In my opinion, Kendall Marshall is the best pure point guard in the 2012 NBA draft. He helped lead the North Carolina Tar Heels into the NCAA Tournament. He suffered a wrist injury in the team’s Round of 32 matchup with Creighton.
The loss of Marshall was too much for the team to overcome in the Final Four.
It is sensible to consider Marshall the nation’s best playmaker; his 351 assists were the most in the nation, and his 9.8 dimes per game was second.
He made himself eligible for the NBA draft on March 29, and he should be the first or second point guard taken.
What Marshall doesn’t have in raw athleticism he makes up for in basketball IQ and leadership. Chad Ford of ESPN considers him the second best point guard in the draft behind Damian Lillard.
While Lillard may be a more dynamic player that happens to play the point guard, Marshall is the best at running a team.
Wherever Marshall goes, he’ll make his teammates better, and that is what many general managers will be looking for in a point guard.
Here is a scouting report on Marshall that highlights his strengths and weaknesses.
(Height, weight and stats per statsheet.com)
Weight: 195 pounds
School: North Carolina
Date of Birth: August 19, 1991
Best NBA Position: Point Guard
College Stats: (Key Stats Underlined) 8.1 PPG, 33 MPG, 46.7 FG%, 35.4 3FG%, 69.6 FT%, 9.8 APG, 2.6 RPG, 0.2 BPG, 1.2 SPG
Athleticism - B-
Size - A
Intangibles – A
Rebounding - B-
Ball Handling - A+
Defense - B
Shooting – B+
Passing – A+
Post Game - C+
Basketball IQ – A+
Upside – A-
Marshall has great size for the point guard position at 6’4″, and his vision is stellar. He wants to set up teammates more than anything. He’s a natural leader; you could see how much UNC missed him during the latter parts of the NCAA tournament.
Marshall knows how to get the ball to the right man in a way that allows them to succeed. Even though he prefers to set teammates up, he is a decent shooter from distance, so he will keep teams honest. On defense Marshall has very quick hands; he is adept at the reach-in pilfer.
He uses this skill, his ball-control and a great basketball IQ to counter his lack of foot speed.
He is such a good passer and creator that I expect Marshall to be in the top 10 in assists by his third year in the NBA.
Here is a highlight reel for Marshall displaying his playmaking ability:
Marshall is not a freakish athlete, and while I think he’ll get by on size and vision offensively, defensively he will have issues with smaller, quicker guards.
He isn’t exactly a defensive liability, but teams can’t expect a lockdown defender either. Marshall can seem gun-shy at times when he has the ball on the perimeter. His shot is more of a set-shot than a jump shot, and he seems content to only shoot it when absolutely necessary.
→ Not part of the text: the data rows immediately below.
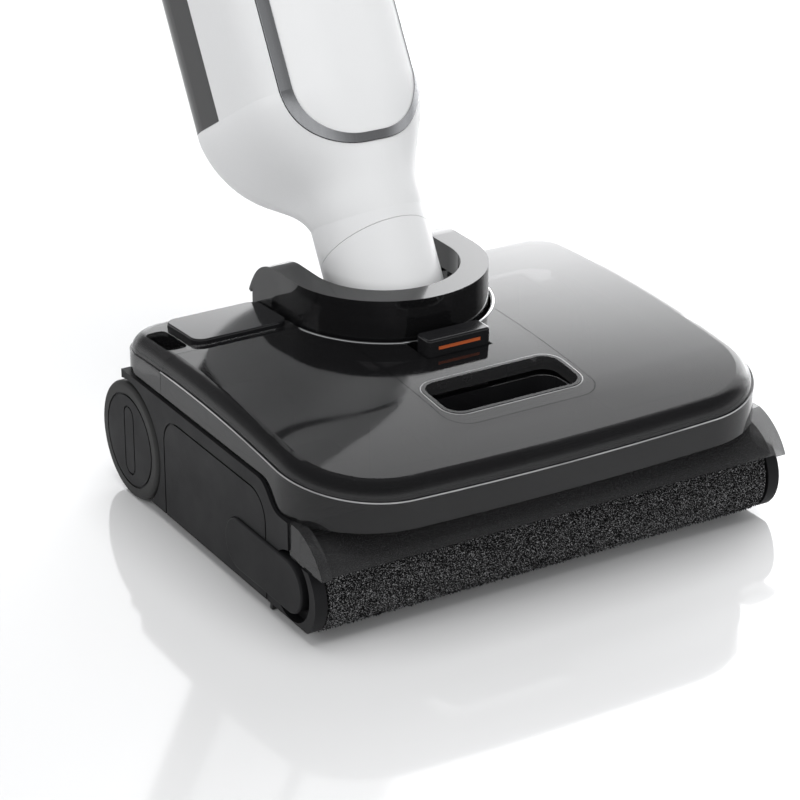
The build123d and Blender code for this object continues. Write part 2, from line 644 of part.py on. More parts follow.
with BuildPart() as dirty_tank:
    add(body_outer)
    add(door_prism(0, DOOR_BACK), mode=Mode.INTERSECT)
    with BuildPart(mode=Mode.PRIVATE) as dirty_room:
        add(body_form(4.6))
        add(door_prism(-TRIM - 2, DOOR_BACK - 2.5), mode=Mode.INTERSECT)
        add(block(-90, 90, -90, 90, 0, DOOR_TOP - 26), mode=Mode.INTERSECT)
    add(dirty_room.part, mode=Mode.SUBTRACT)
    add(block(-19, 19, -18, 8, DOOR_TOP - 26, DOOR_TOP + 5), mode=Mode.SUBTRACT)
    add(tank_trim.part, mode=Mode.SUBTRACT)
save(dirty_tank.part, "dirty_tank", UPPER)
save(block(-18.7, 18.7, -17.7, 7.7, DOOR_TOP - 26, DOOR_TOP - 7, 2), "tank_filter", UPPER)

CAP_RADIUS, CAP_HEIGHT = 13.0, 420.0


def plug(radius, y0, y1):
    """Round bar through the clean tank's back wall."""
    with BuildPart() as made:
        with BuildSketch(Plane.XZ.offset(-y0)):
            with Locations((0, CAP_HEIGHT)):
                Circle(radius)
        extrude(amount=y0 - y1)
    return made.part


with BuildPart() as clean_tank:
    add(body_outer)
    add(block(-80, 80, TANK_Y + GAP, 140, TANK_FOOT + GAP, TANK_TOP - GAP), mode=Mode.INTERSECT)
    with BuildPart(mode=Mode.PRIVATE) as clean_room:
        add(body_form(SHELL))
        add(
            block(-80, 80, TANK_Y + GAP + 2, 140, TANK_FOOT + GAP + 2.5, TANK_TOP - GAP - 2.5),
            mode=Mode.INTERSECT,
        )
    add(clean_room.part, mode=Mode.SUBTRACT)
    add(plug(CAP_RADIUS + GAP, 90, 120), mode=Mode.SUBTRACT)
save(clean_tank.part, "clean_tank", UPPER)
with BuildPart() as clean_tank_cap:
    add(plug(CAP_RADIUS, BODY_BACK - 4, BODY_BACK + 1.4))
    fillet(clean_tank_cap.edges().filter_by(GeomType.CIRCLE).sort_by(Axis.Y)[-1], 1)
    add(plug(CAP_RADIUS - 2.5, BODY_BACK - 5, BODY_BACK - 1), mode=Mode.SUBTRACT)
save(clean_tank_cap.part, "clean_tank_cap", UPPER)

# =================================================================================================
# Inside the body
# =================================================================================================
save(block(-28, 28, TANK_Y - 2, 80, 90, 124, 8), "battery_pack", UPPER)
save(post(0, 27, 66, 452, 9, 7.5), "air_duct", UPPER)
save(block(-44, -14, 17, TANK_Y - 2, 140, 190), "water_pump", UPPER)
save(block(14, 44, TANK_Y - 3.6, TANK_Y - 2, 150, 300), "main_board", UPPER)
save(post(0, 31, 455, 500, 36, 30), "suction_motor", UPPER)
save(post(0, 31, 460, 495, 26), "suction_fan", UPPER)

# =================================================================================================
# Display, latches, tube and grip
# =================================================================================================
with BuildPart() as display_lens:
    add(block(-22, 22, -8, 14, BODY_TOP - 1, BODY_TOP + 1.4, 8))
    fillet(display_lens.faces().sort_by(Axis.Z)[-1].edges(), 1)
save(display_lens.part, "display_lens", UPPER)


def latch(y0, y1, z0, outer_last):
    """Spring button in the body's wall, its outer edges softened."""
    with BuildPart() as made:
        with BuildSketch(Plane.XZ.offset(-y0)):
            with Locations((0, z0 + 5)):
                RectangleRounded(24, 10, 4)
        extrude(amount=y0 - y1)
        fillet(made.faces().sort_by(Axis.Y)[-1 if outer_last else 0].edges(), 0.8)
    return made.part


save(latch(BODY_FRONT - 1.5, BODY_FRONT + 5, 414, False), "dirty_tank_latch", UPPER)
save(latch(BODY_BACK - 5, BODY_BACK + 1.5, 458, True), "clean_tank_latch", UPPER)

with BuildPart() as tube_socket:
    add(post(0, TUBE_Y, BODY_TOP, BODY_TOP + 20, 19, TUBE_R))
    fillet(tube_socket.faces().sort_by(Axis.Z)[-1].edges().sort_by(SortBy.LENGTH)[-1], 3)
save(tube_socket.part, "tube_socket", UPPER)
save(post(0, TUBE_Y, 503, TUBE_TOP, TUBE_R, TUBE_R - 1.2), "tube", UPPER)

GRIP_FOOT = 846.0
with BuildPart() as grip_form:
    for height, y, half_x, half_y in (
        (GRIP_FOOT, TUBE_Y, 16.5, 17.5),
        (880, 36, 17, 19),
        (930, 31, 16, 17.5),
        (970, 22, 17, 19.5),
        (GRIP_TOP, 17, 18, 21),
    ):
        with BuildSketch(Plane.XY.offset(height)):
            with Locations((0, y)):
                Ellipse(half_x, half_y)
    loft()

BUTTONS = (("power_button", 913.3, 931.0), ("mode_button", 893.0, 910.7))
with BuildPart() as grip:
    add(grip_form.part)
    add(post(0, TUBE_Y, 800, TUBE_TOP, TUBE_R), mode=Mode.SUBTRACT)
    add(block(-7.3, 7.3, 0, 22, 892.7, 931.3), mode=Mode.SUBTRACT)
save(grip.part, "grip", UPPER)

for name, low, high in BUTTONS:
    with BuildPart() as button:
        add(grip_form.part)
        add(block(-7, 7, 0, 19, low, high), mode=Mode.INTERSECT)
    save(button.part, name, UPPER)

with BuildPart() as grip_cap:
    with BuildSketch(Plane.XY.offset(GRIP_TOP)):
        with Locations((0, 17)):
            Ellipse(18, 21)
    extrude(amount=7)
    fillet(grip_cap.faces().sort_by(Axis.Z)[-1].edges(), 5)
save(grip_cap.part, "grip_cap", UPPER)
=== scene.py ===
# %% [markdown]
# # A cordless wet dry floor scrubber
#
# The hard parts of this machine come from CAD as a fixed frame: the smoked cover, the cheeks, the neck, the
# tanks and the grip. This script gives each of them a finish, and models what CAD leaves plain: the fleece
# on the roller, the polished foot ring of the collar, painted highlights along the cover's bright edges, the
# cup under its finger window and the louvres of the air outlet.

# %% Load the frame
import json
import math
import random

import bmesh
import bpy
from mathutils import Matrix, Vector
from mathutils.bvhtree import BVHTree


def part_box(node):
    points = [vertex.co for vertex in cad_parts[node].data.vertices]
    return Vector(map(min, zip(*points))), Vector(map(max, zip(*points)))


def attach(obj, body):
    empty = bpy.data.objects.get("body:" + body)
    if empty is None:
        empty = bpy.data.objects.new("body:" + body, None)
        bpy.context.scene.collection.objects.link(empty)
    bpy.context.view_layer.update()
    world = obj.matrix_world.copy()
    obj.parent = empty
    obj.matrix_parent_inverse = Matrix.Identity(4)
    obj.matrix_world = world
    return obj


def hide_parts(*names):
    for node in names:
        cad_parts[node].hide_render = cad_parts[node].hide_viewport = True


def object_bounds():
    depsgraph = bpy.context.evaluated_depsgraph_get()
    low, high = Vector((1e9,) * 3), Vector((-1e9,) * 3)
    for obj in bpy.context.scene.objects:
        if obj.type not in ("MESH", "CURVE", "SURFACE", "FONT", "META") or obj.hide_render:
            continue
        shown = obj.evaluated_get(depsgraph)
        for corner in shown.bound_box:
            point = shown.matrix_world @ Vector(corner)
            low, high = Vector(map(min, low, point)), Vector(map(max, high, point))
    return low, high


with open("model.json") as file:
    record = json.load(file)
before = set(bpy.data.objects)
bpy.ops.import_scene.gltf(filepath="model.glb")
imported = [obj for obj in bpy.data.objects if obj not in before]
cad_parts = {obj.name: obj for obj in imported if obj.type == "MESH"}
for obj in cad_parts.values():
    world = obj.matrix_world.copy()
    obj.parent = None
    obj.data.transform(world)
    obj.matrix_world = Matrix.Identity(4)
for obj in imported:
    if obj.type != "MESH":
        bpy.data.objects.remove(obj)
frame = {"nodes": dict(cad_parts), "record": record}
cad_low, cad_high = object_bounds()
MM = 0.001

# %% [markdown]
# ## Measuring from the frame
# Every place in this script is worked out from a node's box, so nothing has to be fitted by eye. The
# roller's middle is the reference point of the floor head.

# %% Reference points
pile_low, pile_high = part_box("roller_pile")
roller = (pile_low + pile_high) / 2
ROLLER_R = (pile_high.z - pile_low.z) / 2
collar_low, collar_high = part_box("collar_flange")
COLLAR_R = (collar_high.x - collar_low.x) / 2
collar_middle = Vector((0, collar_low.y + COLLAR_R, collar_high.z))
print("roller middle", [round(c, 4) for c in roller], "radius", round(ROLLER_R, 4))

# %% [markdown]
# ## Camera
# A long lens from the front left, looking down by about a quarter of a right angle, flattens the head the
# way a catalogue picture does. The camera sits on a sphere round a point just above the roller, so its place
# is one direction and one distance.

# %% Camera
CAMERA_TURN, CAMERA_RISE = math.radians(-30.87), math.radians(24.61)
CAMERA_DISTANCE, LENS = 1.617, 135.0
aim = roller + Vector((-0.0208, 0.1, 0.0366))
back = Vector(
    (
        math.sin(CAMERA_TURN) * math.cos(CAMERA_RISE),
        -math.cos(CAMERA_TURN) * math.cos(CAMERA_RISE),
        math.sin(CAMERA_RISE),
    )
)
camera = bpy.data.objects.new("camera", bpy.data.cameras.new("camera"))
bpy.context.scene.collection.objects.link(camera)
camera.location = aim + back * CAMERA_DISTANCE
camera.rotation_euler = back.to_track_quat("Z", "Y").to_euler()
camera.data.lens = LENS
bpy.context.scene.camera = camera
print("camera at", [round(c, 3) for c in camera.location])

# %% [markdown]
# ## Floor
# The machine stands on a plain pale floor. It has a little polish, so the roller stands on its own faint
# reflection. One large square is enough, since nothing on the floor is modelled, and its far edge meets
# the bright horizon, where the two can't be told apart.

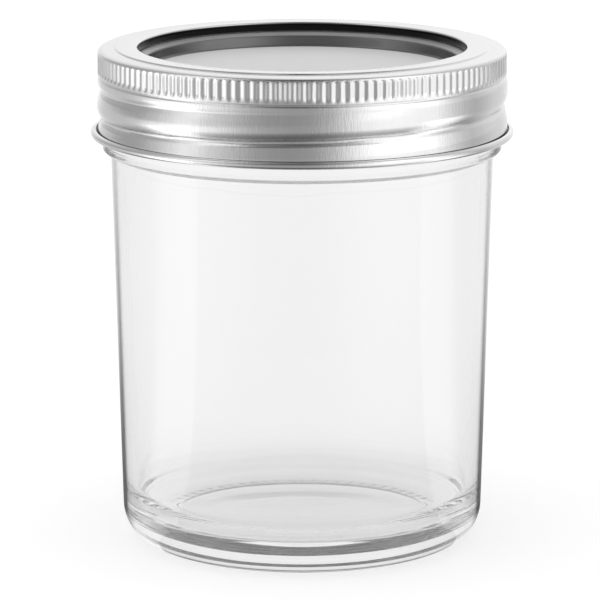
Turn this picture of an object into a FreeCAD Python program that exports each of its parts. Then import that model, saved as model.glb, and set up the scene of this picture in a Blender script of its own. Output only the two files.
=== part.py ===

Because Marshall has good size at the point without a ton of athleticism, it would be smart for him to shore up his post game. This would open another aspect of his offense.
NBA Player Comparison:
Bigger, Better Shooting Mark Jackson
Jackson, of course, is the current Golden State Warriors’ head coach. But before that, Jackson was one of the most prolific assist men in league history.
In his 17-year career, Jackson averaged eight assists and 9.6 points per game. I believe Marshall has the ability to be that type of player. Jackson had to depend on his savvy and vision, as he also was not a blow-by-you athlete.
But Marshall is bigger, and early on, he has a better jump shot than Jackson had at this stage in his career..
Jackson won Rookie of the Year in the 1987-88 season, and he made one All Star game (1989). I don’t see Marshall winning the Rookie of the Year, but I do believe he will have a solid career.